MICs currently make up about 10 percent of mortgage transaction volume, or 6 percent of dollar volume, according to research from Tal at CIBC said. Transaction volume will likely grow to about 14 percent under the new rules, and in the event of defaults in a housing correction, those MIC investors would be open to losses, he said.

"Anything over 10 percent is sub-optimal," he said. "You don't want this market to be too big because you don't want to increase the blind spots."

Sound underwriting is an important element in maintaining a strong and stable Canadian financial system and OSFI will continue to monitor the country's housing and mortgage markets under the new rules, Annik Faucher, spokeswoman for Ottawa-based organization said in an email.

Like her clients, Brookes said borrowers will get creative to get around the new rules. Options include companies like Alta West Capital, Fisgard Asset Management Corp. and Brookstreet Mortgage Investment Corp. or just a wealthy individual willing to lend at interest rates starting around 12 percent.

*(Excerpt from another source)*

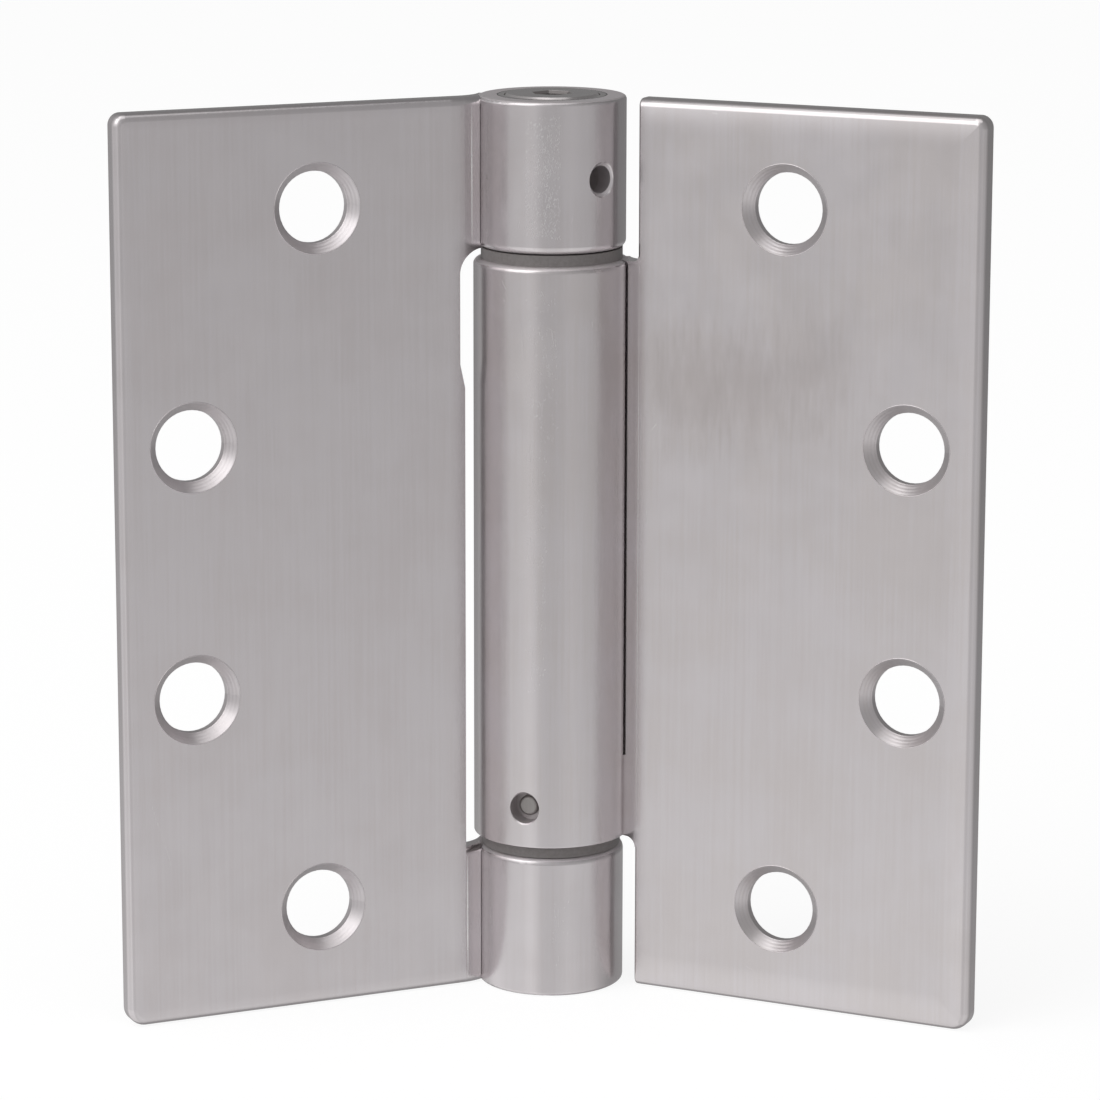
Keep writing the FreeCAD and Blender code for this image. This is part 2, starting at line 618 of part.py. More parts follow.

Fisgard didn't respond to request for comment, Brookstreet declined to comment while Chuck McKitrick, chief executive officer at Calgary-based Alta West said MICs are regulated by the country's securities commissions and various real estate bodies.

"We're scrutinized a hundred different ways," said McKitrick. "There's very little difference between us and other regulated entities."

Despite the expectation that MICs will see more business, McKitrick said the big financial institutions will adapt to new regulations to keep lending. Shawn Stillman, a mortgage broker at Mortgage Outlet Inc., said banks could lower their mortgage rates so homebuyers would still qualify under the new stress-test rules.

"The bank doesn't care because they're still going to make their fees and get their money," Stillman said by phone from Toronto.

Alta West predominantly lends to entrepreneurs and new Canadians, groups that typically have a harder time getting a mortgage at one of the big banks. Its rate of mortgages in arrears is about 2 percent, he said. That compares with about 0.2 percent at the big banks and about 0.4 percent for the credit unions, according to data compiled by the Canadian Credit Union Association.

"People need solutions — it could be temporary, but at least they have a home over their head," Brookes said.